Set down word for word each line from the start of the listing through the line that contains "SAG_BEND = 5.5", both included.

Begin Supplied data

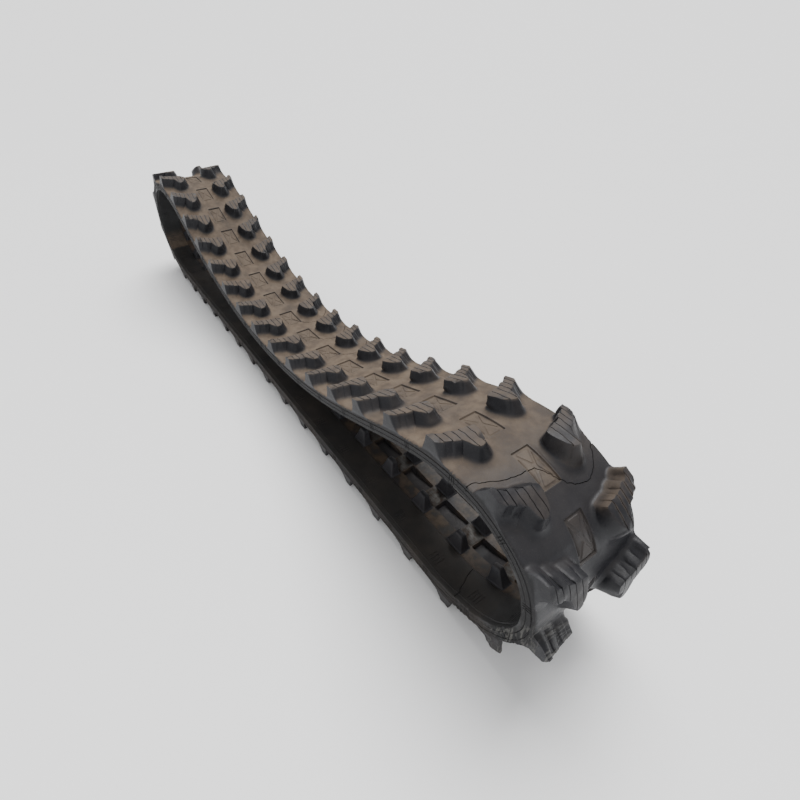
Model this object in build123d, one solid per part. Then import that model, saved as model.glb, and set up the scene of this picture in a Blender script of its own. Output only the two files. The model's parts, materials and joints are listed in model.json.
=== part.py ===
from build123d import *
import math
import os

# Rubber crawler track lying relaxed on the floor as a long, sagging loop.
# Frame: +X towards the near arch, +Y across the belt, +Z up, origin under the middle of the box.
# A link is one pitch of the belt. In its own frame +X runs along the belt, +Y across it and
# +Z outwards through the tread. Zero is the link's centre in the plane of the steel cords.

# ---- belt ----------------------------------------------------------------------------------
PITCH = 72.0
LINK_COUNT = 38
FLAT_LINKS = 14                # links that lie flat on the floor
BELT_HALF = 75.0               # half of the belt's width
OUTER = 9.0                    # tread face above the cord plane
INNER = -8.0                   # roller face below the cord plane
EDGE_BEVEL = 2.0

# ---- rest shape ----------------------------------------------------------------------------
FAR_BEND = 51.2                # degrees at the middle of the far arch
FAR_CENTRE = 16.8              # hinge number at the middle of the far arch
FAR_SPREAD = 2.93              # hinges over which the far arch's bend fades
NEAR_BEND = 54.0
NEAR_CENTRE = 35.65
NEAR_SPREAD = 2.76
SAG_BEND = 5.5                 # degrees that each hinge of the loop bends back

# ---- steel ---------------------------------------------------------------------------------
CORD_TOP = 1.5
CORD_BOTTOM = -1.0
CORD_REACH = 72.0
CORE_LENGTH = 22.0             # along the belt
CORE_REACH = 62.0              # half of its length across the belt
CORE_BOTTOM = -6.0
BRIDGE_LENGTH = 24.0
WINDOW_HALF = 12.0             # half of the drive window's width
STUD_TIP = -22.0               # the steel root inside each guide horn
STUD_SPAN = (16.5, 22.5)
STUD_BASE_HALF = 7.0
STUD_TIP_HALF = 3.5

# ---- guide horns ---------------------------------------------------------------------------
HORN_TIP = -28.0
HORN_BASE_SPAN = (12.5, 29.5)
HORN_TIP_SPAN = (15.5, 23.5)
HORN_BASE_LENGTH = 27.0
HORN_TIP_LENGTH = 12.0

# ---- tread lugs ----------------------------------------------------------------------------
LUG_TOP = 28.0
LUG_DRAFT = 13.0               # degrees
LUG_STAGGER = 47.0             # right lug's lead over the left one, along the belt
LUG_OUTLINE = [                # top face of a lug: along the belt, distance from its middle
    (-41.0, 73.0),
    (-28.5, 73.0),
    (-20.0, 62.0),
    (-16.0, 50.0),
    (0.0, 43.0),
    (0.0, 33.0),
    (-15.0, 26.0),
    (-25.0, 26.0),
    (-28.0, 42.0),
    (-34.5, 62.0),
]

# ---- room for flexing ----------------------------------------------------------------------
HINGE_GAP = 0.4                # each link's end stands back this much from the hinge line
FLEX_RELIEF = 3.0              # degrees cut from each end, above and below the cord plane
REACH_OUT = 45.0               # how far the cutting wedge extends outwards
REACH_IN = -40.0
CLOSE_TOLERANCE = 1e-9


# ---- the loop at rest ----------------------------------------------------------------------
def hinge_bends(sag_bend, near_bend, near_centre):
    """Bend at each hinge in radians: two arches over a constant backward bend."""
    bends = [0.0] * (LINK_COUNT + 1)
    for hinge in range(FLAT_LINKS, LINK_COUNT + 1):
        far = FAR_BEND * math.exp(-((hinge - FAR_CENTRE) / FAR_SPREAD) ** 2)
        near = near_bend * math.exp(-((hinge - near_centre) / NEAR_SPREAD) ** 2)
        bends[hinge] = math.radians(far + near - sag_bend)
    return bends


def walk_loop(bends):
    """Hinge points in XZ and each link's heading, starting at the flat run's near end."""
    heading = math.pi
    points = [(0.0, 0.0)]
    headings = []
    for link in range(LINK_COUNT):
        heading -= bends[link]
        headings.append(heading)
        x, z = points[-1]
        points.append((x + PITCH * math.cos(heading), z + PITCH * math.sin(heading)))
    return points, headings


def closing_error(values):
    """How far the end of the walk is from its start: turn in radians, then X and Z in pitches."""
    bends = hinge_bends(*values)
    points, headings = walk_loop(bends)
    x, z = points[-1]
    return [sum(bends) - 2.0 * math.pi, x / PITCH, z / PITCH]


def solve_three(matrix, right):
    """Three linear equations by Cramer's rule."""
    def determinant(m):
        return (m[0][0] * (m[1][1] * m[2][2] - m[1][2] * m[2][1])
                - m[0][1] * (m[1][0] * m[2][2] - m[1][2] * m[2][0])
                + m[0][2] * (m[1][0] * m[2][1] - m[1][1] * m[2][0]))
    whole = determinant(matrix)
    answer = []
    for column in range(3):
        swapped = [row[:column] + [value] + row[column + 1:] for row, value in zip(matrix, right)]
        answer.append(determinant(swapped) / whole)
    return answer


def close_loop():
    """Adjusts the sag and the near arch by Newton's method until the belt's ends meet."""
    values = [SAG_BEND, NEAR_BEND, NEAR_CENTRE]
    step = 1e-5
    for _ in range(30):
        error = closing_error(values)
        if max(abs(e) for e in error) < CLOSE_TOLERANCE:
            break
        columns = []
        for k in range(3):
            moved = list(values)
            moved[k] += step
            columns.append([(m - e) / step for m, e in zip(closing_error(moved), error)])
        matrix = [[columns[c][r] for c in range(3)] for r in range(3)]
        change = solve_three(matrix, [-e for e in error])
        values = [v + c for v, c in zip(values, change)]
    return hinge_bends(*values)


# ---- pieces in a link's own frame ----------------------------------------------------------
def wedge(link_span, start_bend, end_bend):
    """Room that a run of links may fill: cut at each end along the hinge's bisector."""
    relief = math.tan(math.radians(FLEX_RELIEF))
    start = -PITCH / 2 + HINGE_GAP
    end = (link_span - 0.5) * PITCH - HINGE_GAP
    start_slope = math.tan(start_bend / 2)
    end_slope = math.tan(end_bend / 2)
    outline = [
        (start, 0.0),
        (start - REACH_OUT * (start_slope - relief), REACH_OUT),
        (end + REACH_OUT * (end_slope - relief), REACH_OUT),
        (end, 0.0),
        (end + REACH_IN * (end_slope + relief), REACH_IN),
        (start - REACH_IN * (start_slope + relief), REACH_IN),
    ]
    return extrude(Plane.XZ * Polygon(*outline, align=None), BELT_HALF, both=True)


def along_belt(section, room):
    """A section in the link's YZ plane, run through the whole length of the wedge."""
    box = room.bounding_box()
    face = Plane.YZ.offset(box.min.X) * Polygon(*section, align=None)
    return extrude(face, box.max.X - box.min.X, dir=(1, 0, 0)) & room


def mirrored(solid, side):
    return solid if side > 0 else mirror(solid, about=Plane.XZ)


def tread_plate(room):
    section = [
        (-BELT_HALF, CORD_TOP),
        (BELT_HALF, CORD_TOP),
        (BELT_HALF, OUTER - EDGE_BEVEL),
        (BELT_HALF - EDGE_BEVEL, OUTER),
        (-BELT_HALF + EDGE_BEVEL, OUTER),
        (-BELT_HALF, OUTER - EDGE_BEVEL),
    ]
    return along_belt(section, room)


def roller_strip(room, side):
    section = [
        (WINDOW_HALF, INNER),
        (BELT_HALF - EDGE_BEVEL, INNER),
        (BELT_HALF, INNER + EDGE_BEVEL),
        (BELT_HALF, CORD_BOTTOM),
        (WINDOW_HALF, CORD_BOTTOM),
    ]
    return along_belt([(side * y, z) for y, z in section], room)


def cord_ply(room, side):
    section = [
        (WINDOW_HALF, CORD_BOTTOM),
        (CORD_REACH, CORD_BOTTOM),
        (CORD_REACH, CORD_TOP),
        (WINDOW_HALF, CORD_TOP),
    ]
    return along_belt([(side * y, z) for y, z in section], room)


def steel_core():
    """Cross bar with a thicker bridge between the drive windows and a stud for each horn."""
    wing_middle = (CORE_BOTTOM + CORD_BOTTOM) / 2
    core = Pos(0, 0, wing_middle) * Box(CORE_LENGTH, 2 * CORE_REACH, CORD_BOTTOM - CORE_BOTTOM)
    bridge_middle = (INNER + CORD_TOP) / 2
    core += Pos(0, 0, bridge_middle) * Box(BRIDGE_LENGTH, 2 * WINDOW_HALF, CORD_TOP - INNER)
    profile = [
        (-STUD_BASE_HALF, CORE_BOTTOM),
        (STUD_BASE_HALF, CORE_BOTTOM),
        (STUD_TIP_HALF, STUD_TIP),
        (-STUD_TIP_HALF, STUD_TIP),
    ]
    thickness = STUD_SPAN[1] - STUD_SPAN[0]
    for side in (-1, 1):
        face = Plane.XZ.offset(-side * sum(STUD_SPAN) / 2) * Polygon(*profile, align=None)
        core += extrude(face, thickness / 2, both=True)
    return core


def guide_horn(side):
    """Tapered rubber horn beside the drive windows, moulded over the core's stud."""
    faces = []
    for height, span, length in ((INNER, HORN_BASE_SPAN, HORN_BASE_LENGTH),
                                 (HORN_TIP, HORN_TIP_SPAN, HORN_TIP_LENGTH)):
        middle = side * (span[0] + span[1]) / 2
        faces.append(Pos(0, middle, height) * Rectangle(length, span[1] - span[0]))
    return loft(faces, ruled=True)


def tread_lug(side, room):
    """Drafted lug with its toe towards the belt's middle, cut to its own link."""
    lead = LUG_STAGGER if side > 0 else 0.0
    outline = [(x + lead, side * y) for x, y in LUG_OUTLINE]
    downwards = Plane(origin=(0, 0, LUG_TOP), x_dir=(1, 0, 0), z_dir=(0, 0, -1))
    face = downwards * Polygon(*[(x, -y) for x, y in outline], align=None)
    return extrude(face, LUG_TOP - OUTER, dir=(0, 0, -1), taper=-LUG_DRAFT) & room


# ---- placing -------------------------------------------------------------------------------
def link_place(points, headings, link):
    """Moves a piece from the link's own frame to the loop."""
    x = (points[link][0] + points[link + 1][0]) / 2
    z = (points[link][1] + points[link + 1][1]) / 2
    return Pos(x, 0, z) * Rot(0, -math.degrees(headings[link]), 0)


def solids_of(shape):
    return list(shape.solids())


def moving_link(link, bends, place):
    """One link of the arches or the upper run: its rubber and its steel."""
    room = wedge(1, bends[link], bends[link + 1])
    core = steel_core()
    rubber = [tread_plate(room)]
    steel = [core]
    for side in (-1, 1):
        rubber.append(roller_strip(room, side) - core)
        rubber.append(guide_horn(side) - core)
        rubber.append(tread_lug(side, room))
        steel.append(cord_ply(room, side))
    return {
        f"link_{link:02d}_rubber": [place * piece for piece in rubber],
        f"link_{link:02d}_steel": [place * piece for piece in steel],
    }


def ground_run(bends, place):
    """The links that lie on the floor, as long strips with repeated cores, horns and lugs."""
    room = wedge(FLAT_LINKS, bends[LINK_COUNT], bends[FLAT_LINKS])
    centres = [Pos(PITCH * link, 0, 0) for link in range(FLAT_LINKS)]
    cores = [centre * steel_core() for centre in centres]
    pieces = {
        "ground_tread_plate": [tread_plate(room)],
        "ground_steel_cores": cores,
    }
    for side, word in ((-1, "left"), (1, "right")):
        strip = roller_strip(room, side)
        for core in cores:
            strip -= core
        pieces[f"ground_{word}_roller_path"] = [strip]
        pieces[f"ground_{word}_cord_ply"] = [cord_ply(room, side)]
        horn = guide_horn(side) - steel_core()
        pieces[f"ground_{word}_guide_horns"] = [centre * horn for centre in centres]
        lugs = []
        for link, centre in enumerate(centres):
            start_bend = bends[LINK_COUNT] if link == 0 else 0.0
            end_bend = bends[FLAT_LINKS] if link == FLAT_LINKS - 1 else 0.0
            lugs.append(centre * tread_lug(side, wedge(1, start_bend, end_bend)))
        pieces[f"ground_{word}_lugs"] = lugs
    return {name: [place * piece for piece in group] for name, group in pieces.items()}


def build_track():
    """All nodes as lists of solids, moved so that the lugs stand on Z = 0, centred in X."""
    bends = close_loop()
    bends[0] = bends[LINK_COUNT]
    rest_bends = list(bends)
    rest_bends[0] = 0.0
    points, headings = walk_loop(rest_bends)
    nodes = ground_run(bends, link_place(points, headings, 0))
    for link in range(FLAT_LINKS, LINK_COUNT):
        nodes.update(moving_link(link, bends, link_place(points, headings, link)))
    box = Compound(children=[s for group in nodes.values() for p in group for s in solids_of(p)])
    limits = box.bounding_box()
    shift = Pos(-(limits.min.X + limits.max.X) / 2, 0, LUG_TOP)
    placed = {}
    for name, group in nodes.items():
        placed[name] = [shift * solid for piece in group for solid in solids_of(piece)]
    offset = -(limits.min.X + limits.max.X) / 2
    hinges = [(x + offset, z + LUG_TOP) for x, z in points]
    return placed, hinges, bends


def write_parts(nodes):
    os.makedirs("parts", exist_ok=True)
    for name, solids in nodes.items():
        shape = solids[0] if len(solids) == 1 else Compound(children=solids)
        export_step(shape, f"parts/{name}.step")


NODES, HINGES, BENDS = build_track()
write_parts(NODES)
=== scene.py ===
"""Rubber crawler track: one continuous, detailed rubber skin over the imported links."""
import json
import math

import bmesh
import bpy
import numpy as np
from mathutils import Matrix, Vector, noise
from mathutils.geometry import delaunay_2d_cdt


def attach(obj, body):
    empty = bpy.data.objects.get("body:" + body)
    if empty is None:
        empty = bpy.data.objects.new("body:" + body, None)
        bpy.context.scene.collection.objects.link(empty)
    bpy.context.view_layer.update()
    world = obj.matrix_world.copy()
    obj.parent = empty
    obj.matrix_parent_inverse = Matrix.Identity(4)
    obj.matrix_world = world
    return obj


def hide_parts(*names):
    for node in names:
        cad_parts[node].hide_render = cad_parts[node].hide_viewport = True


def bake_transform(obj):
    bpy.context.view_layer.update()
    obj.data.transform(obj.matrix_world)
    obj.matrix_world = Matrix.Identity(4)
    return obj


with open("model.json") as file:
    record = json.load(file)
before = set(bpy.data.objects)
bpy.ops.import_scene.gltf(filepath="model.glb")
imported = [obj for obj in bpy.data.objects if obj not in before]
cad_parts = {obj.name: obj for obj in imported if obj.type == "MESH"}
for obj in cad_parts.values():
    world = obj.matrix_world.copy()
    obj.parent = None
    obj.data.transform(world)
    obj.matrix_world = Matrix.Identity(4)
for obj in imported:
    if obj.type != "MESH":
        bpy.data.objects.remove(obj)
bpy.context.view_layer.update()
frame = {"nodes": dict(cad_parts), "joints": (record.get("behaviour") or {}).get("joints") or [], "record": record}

# Lengths are in millimetres until a mesh is made. In strip space u runs along the belt from a
# hinge, v across it and w outwards from the plane of the steel cords.
MM = 0.001
PITCH = 72.0
LINKS = 38
FLAT_LINKS = 14
OPEN_HINGE = 27
HALF = 75.0
OUTER = 9.0
INNER = -8.0
LUG_TOP = 28.0
CORE_REACH = 62.0
EDGE_DROP = 0.8
ARC_HALF = 32.0                # each hinge's bend is spread over this much belt on either side

rng = np.random.default_rng(38)
noise.seed_set(38)             # noise vectors follow the clock unless this is set


# ---- the centre line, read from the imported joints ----
def link_middle(link):
    """XZ middle of a link's cords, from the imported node's points outboard of its steel core."""
    mesh = frame["nodes"][f"link_{link:02d}_steel"].data
    co = np.array([v.co[:] for v in mesh.vertices]) / MM
    return co[np.abs(co[:, 1]) > CORE_REACH + 1][:, [0, 2]].mean(axis=0)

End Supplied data

Exercise output:
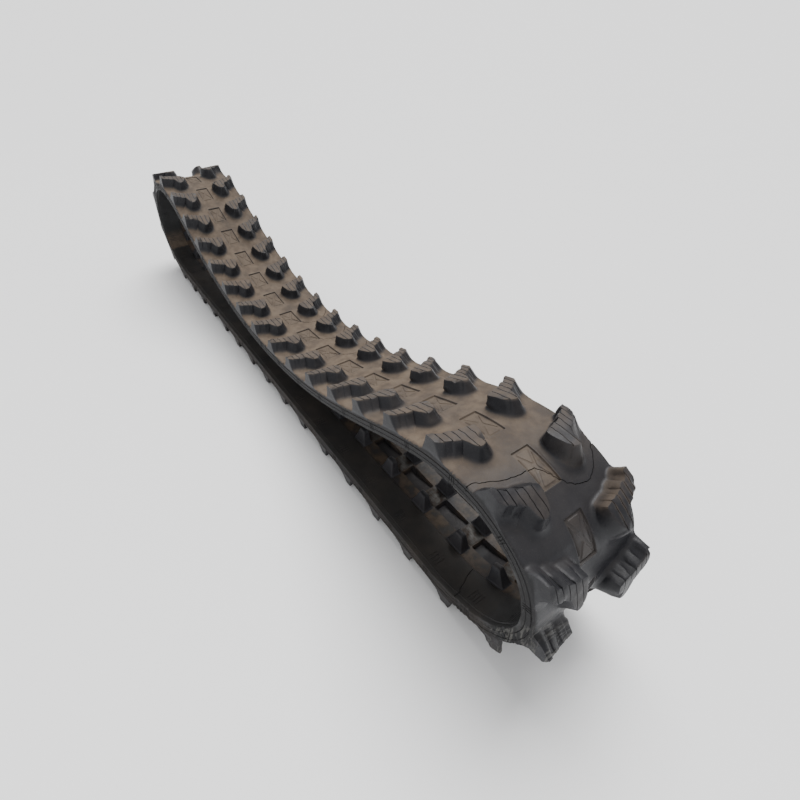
Model this object in build123d, one solid per part. Then import that model, saved as model.glb, and set up the scene of this picture in a Blender script of its own. Output only the two files. The model's parts, materials and joints are listed in model.json.
=== part.py ===
from build123d import *
import math
import os

# Rubber crawler track lying relaxed on the floor as a long, sagging loop.
# Frame: +X towards the near arch, +Y across the belt, +Z up, origin under the middle of the box.
# A link is one pitch of the belt. In its own frame +X runs along the belt, +Y across it and
# +Z outwards through the tread. Zero is the link's centre in the plane of the steel cords.

# ---- belt ----------------------------------------------------------------------------------
PITCH = 72.0
LINK_COUNT = 38
FLAT_LINKS = 14                # links that lie flat on the floor
BELT_HALF = 75.0               # half of the belt's width
OUTER = 9.0                    # tread face above the cord plane
INNER = -8.0                   # roller face below the cord plane
EDGE_BEVEL = 2.0

# ---- rest shape ----------------------------------------------------------------------------
FAR_BEND = 51.2                # degrees at the middle of the far arch
FAR_CENTRE = 16.8              # hinge number at the middle of the far arch
FAR_SPREAD = 2.93              # hinges over which the far arch's bend fades
NEAR_BEND = 54.0
NEAR_CENTRE = 35.65
NEAR_SPREAD = 2.76
SAG_BEND = 5.5                 # degrees that each hinge of the loop bends back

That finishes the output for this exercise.